BEGIN

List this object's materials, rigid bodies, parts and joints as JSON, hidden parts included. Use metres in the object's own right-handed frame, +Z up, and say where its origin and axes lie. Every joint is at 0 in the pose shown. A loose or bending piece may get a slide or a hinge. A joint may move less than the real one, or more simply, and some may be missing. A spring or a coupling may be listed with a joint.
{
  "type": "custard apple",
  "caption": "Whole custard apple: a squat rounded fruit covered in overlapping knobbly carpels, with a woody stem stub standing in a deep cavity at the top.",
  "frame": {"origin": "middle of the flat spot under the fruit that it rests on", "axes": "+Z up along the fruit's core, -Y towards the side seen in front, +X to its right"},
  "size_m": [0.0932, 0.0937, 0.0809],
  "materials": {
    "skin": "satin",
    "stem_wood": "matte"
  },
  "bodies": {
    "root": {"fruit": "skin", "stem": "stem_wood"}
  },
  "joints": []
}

END

● WRITTEN REQUEST: Restate the whole listing exactly, leaving out nothing.

● WRITTEN SOLUTION:
List this object's materials, rigid bodies, parts and joints as JSON, hidden parts included. Use metres in the object's own right-handed frame, +Z up, and say where its origin and axes lie. Every joint is at 0 in the pose shown. A loose or bending piece may get a slide or a hinge. A joint may move less than the real one, or more simply, and some may be missing. A spring or a coupling may be listed with a joint.
{
  "type": "custard apple",
  "caption": "Whole custard apple: a squat rounded fruit covered in overlapping knobbly carpels, with a woody stem stub standing in a deep cavity at the top.",
  "frame": {"origin": "middle of the flat spot under the fruit that it rests on", "axes": "+Z up along the fruit's core, -Y towards the side seen in front, +X to its right"},
  "size_m": [0.0932, 0.0937, 0.0809],
  "materials": {
    "skin": "satin",
    "stem_wood": "matte"
  },
  "bodies": {
    "root": {"fruit": "skin", "stem": "stem_wood"}
  },
  "joints": []
}